Just as present-day manufacturers and advertisers encourage
children to play with guns, hats, chaps, lassos, spurs, etc. as
tie-ins with cowboy heroes of the movies and TV, so evidently did
parents once show their children how to view, and perhaps to sow
and tend, certain plants and blooms out of devotion to their
Heavenly Mother and Mediatrix with God. But whereas children now
fight in a play world against imaginary robbers and Indians,
formerly they were united with their parents, under the protecting
mantle of God's grace, Our Lady, the angels and the saints in
battling the real adversary, the devil, who goes about the world
like a roaring lion seeking the destruction of souls.
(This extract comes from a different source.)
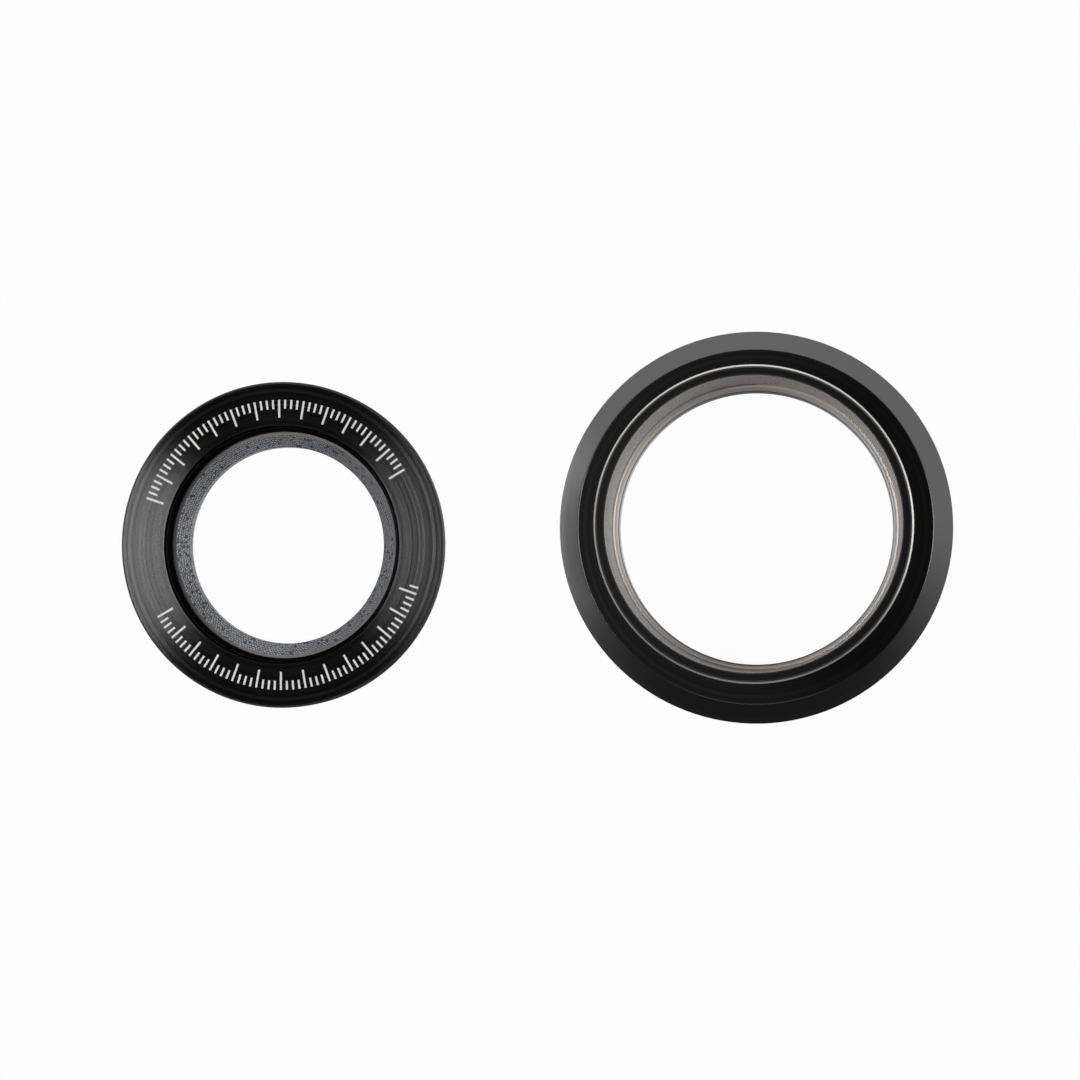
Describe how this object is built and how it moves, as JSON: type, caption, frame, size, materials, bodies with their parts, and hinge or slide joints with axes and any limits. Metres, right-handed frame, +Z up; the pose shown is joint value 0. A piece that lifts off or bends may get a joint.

And it can be so, again, today. Seen once more according to
their Mary names, for example, plants and blooms can afford souls a
nourishment which has been distilled from centuries of popular
devotion. Such commonly grown flowers as marigolds, scabiosa,
forget-me-not and balsam regain instantly their neglected power to
enkindle hearts with intimate love and contemplation of Our Lady,
once they are brought back into focus as "Mary's Gold," "Our Lady's
Pincushion," "Eyes of Mary" and "Our Lady's Earrings." And there
are many others.
As Rev. James J. Galvin, C.SS.R. has said in "My Garden Prays"
(Perpetual Help, February, 1952):
"Gardens should pray! Gardens should remind children of
their mother. Gardens should be holy places that keep minds
as fresh and unsullied as Madonna lilies. Gardens should
chime with names that ring like the Litany of Loreto. And
gardens, if they are truly Mary Gardens, will naturally
lead to Christ."
You can start a Mary Garden with your children this spring.